The first quarter of 2021 has not even closed yet and already we are seeing what could be some of the highest-priced Hamptons home sales of the year — and two of them are neighboring properties.
Topping the list so far are two $60 million oceanfront trades on properties off of East Hampton’s famed Further Lane, while a waterfront estate in Wainscott, last asking $56 million, is in contract.
Billionaire investor James Chanos, sold his three-acre property at 70 Further Lane for $59.5 million on February 5, according to the deed transfers this month, in what appears to be an off-market transaction. More recently, an oceanfront house next door at 30 Spaeth Lane, originally listed for $72 million, sold for $60 million, Hamptons Market Data reported.

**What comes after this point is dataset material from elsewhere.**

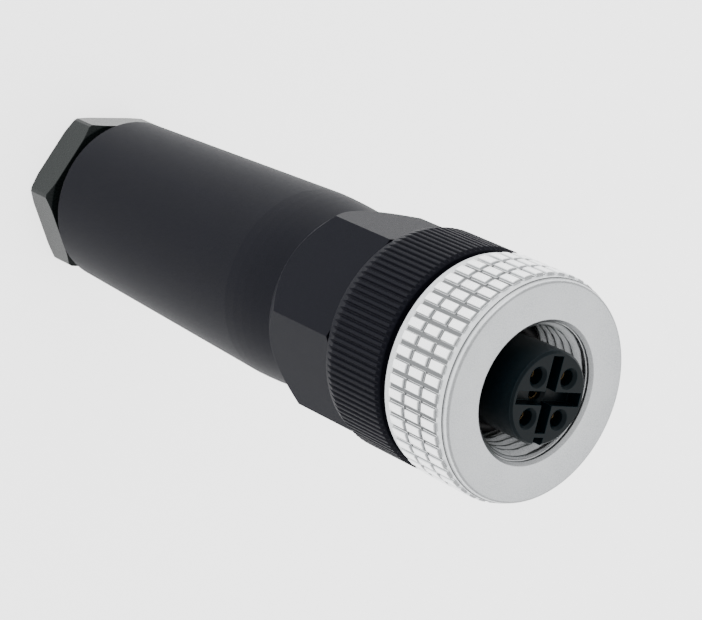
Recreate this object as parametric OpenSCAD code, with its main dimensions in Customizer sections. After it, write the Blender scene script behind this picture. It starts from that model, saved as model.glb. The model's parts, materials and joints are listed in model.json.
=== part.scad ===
// Straight M12 cable socket: five contacts, screw terminals, plastic body and a knurled metal nut.
// It stands on the flat end of its gland nut, with the mating face up. All sizes are in millimetres.
// Levels count from the gland nut's flat end, and radii from the one common axis.

/* [Body] */
// Wrench size across the shell's flats, which sets the diameter of the whole body
shell_hex = 17; // [16.5:0.1:18]
// How much wider the grip is than the hexagon over its corners
grip_over = 0.37; // [0.1:0.01:1]
// How much wider the knurl is than the grip
knurl_over = 0.1; // [0:0.05:0.5]

/* [Coupling nut] */
// Length of the coupling nut
nut_len = 7.9; // [7.9:0.1:9.6]
// Raised pads in one turn of the knurl
pad_count = 50; // [40:1:56]
// Rows of pads along the nut
pad_rows = 3; // [2:1:3]
// Length of one pad along the nut
pad_len = 1.75; // [1.4:0.05:1.8]
// Width of the grooves between pads
pad_groove = 0.4; // [0.3:0.05:0.5]
// Width of the grooves between rows
row_gap = 0.3; // [0.2:0.05:0.4]
// Plain band behind the knurl
rear_band = 0.85; // [0.5:0.05:1]
// How far the pads stand up
pad_h = 0.25; // [0.15:0.05:0.3]
// Outer diameter of the coupling thread
thread_d = 12; // [11.9:0.05:12.2]
// Diameter of the mouth where its chamfer meets the front face
mouth_d = 12.7; // [12.5:0.1:13]
// Distance between the nut and the grip behind it
nut_gap = 0.6; // [0.4:0.1:0.9]

/* [Contact insert] */
// Diameter of the insert that enters the mating plug
insert_d = 8.2; // [8:0.05:8.3]
// How far the insert stands out of the coupling nut
insert_proud = 1.4; // [1:0.1:2]
// Diameter of the circle of the four outer contacts
contact_pcd = 5; // [4.9:0.05:5.1]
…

The last asking price was $67 million.
Listed with Peter Turino and Christopher Burnside of Brown Harris Stevens, the deal for the 7.7-acre property with a six-bedroom, five-bathroom house — that some may say is a teardown — closed on March 15. We hear Turino and Burnside are involved in the sale of Chanos’ property, as well.
Brown Harris Stevens declined to comment.
Chanos is the founder of Kynikos Associates, a firm specializing in short selling, perhaps best known for predicting the collapse of Enron. He’s been dubbed the “Darth Vader of Wall Street”, the “Catastrophe Capitalist” and the “LeBron James of short selling.”
A feud with another hedge-fund neighbor, over actual hedges, made tristate area headlines in 2007. The hedges lined a path to the beach that also separated Chanos’s property from that of Marc Spilker, a Goldman Sachs managing director, The New York Post reported at the time. It led to him sending a, somewhat famous, email to Spilker and his associates at Goldman Sachs over Spilker’s alleged sense of entitlement.
“I hope this is not a harbinger of how other Goldman senior executives may act when the markets become ‘just not lucrative enough for us!'” he wrote.
ABC reported in 2009 that Chanos paid $2.6 million for his home in 1991 — not a bad return considering the $59.5 million selling price. The buyer remains unknown as he or she was shielded under an LLC called 70 Further Lane Holdings.
The midcentury modern home at 30 Spaeth Lane had belonged to the estate of June Noble Smith Larkin Gibson, the Life Savers candy heiress, according to an article in The Wall Street Journal when the home went on the market in August of 2020.
Gibson, whose father, Edward J. Noble, founded not only the candy company but the television network ABC, died in June at the age of 98. She owned the midcentury modern home since the late 1960s.
According to the WSJ, the home was built around 1955 — and may be considered a teardown — for the late Otto Lucien Spaeth and his wife Eloise Spaeth, prominent art collectors where the small road, off of Further Lane got its name. Architects George Nelson and Gordon Chadwick, who was said to be a protégé of Frank Lloyd Wright, designed the shingle-style house with “an unusual undulating shingle wall on the rear side,” according to the Brown Harris Stevens listing at the time.
It is worth noting that 290 Further Lane, further east toward Amagansett, sold at the end of December 2020 for $57 million, in what turned out to be the third priciest sale of 2020.
Another high-end property, Burnt Point, most recently listed for $56 million with Bespoke Real Estate, is also in contract, WSJ reported. Billionaire former pharmaceuticals entrepreneur Stewart Rahr’s waterfront estate on a private peninsula at 38 Mathews Lane, was first listed the home for $95 million in 2015, with several price reductions over the past six years.
The 25,000-square-foot Gambrel-style mansion, custom designed by Francis Fleetwood, sits on 25 secluded acres on Georgica Pond, and boasts sweeping water views on three sides of the pond, as well as the Atlantic Ocean in the distance. Built in 2000, the home, with interior architectural details by Brian O’Keefe and the interior design work of Marjorie Shushan, has been featured in Architectural Digest. There are eight bedrooms, 10 full and four half bathrooms, and a separate guest wing, connected to the main house by an interior breezeway of Cotswold stone.
There are also several garage structures, such as a heated four-car garage on the lower level of the main home, and two garages house mechanical systems connected to the main home through underground tunnels.
The expansive grounds include a private dock, waterside pool with spa, gazebo, a sunken tennis court with a viewing pavilion, and a professional greenhouse complete with a potting room.
Rahr has owned Burnt Point since 2005, when he purchased it for approximately $40 million.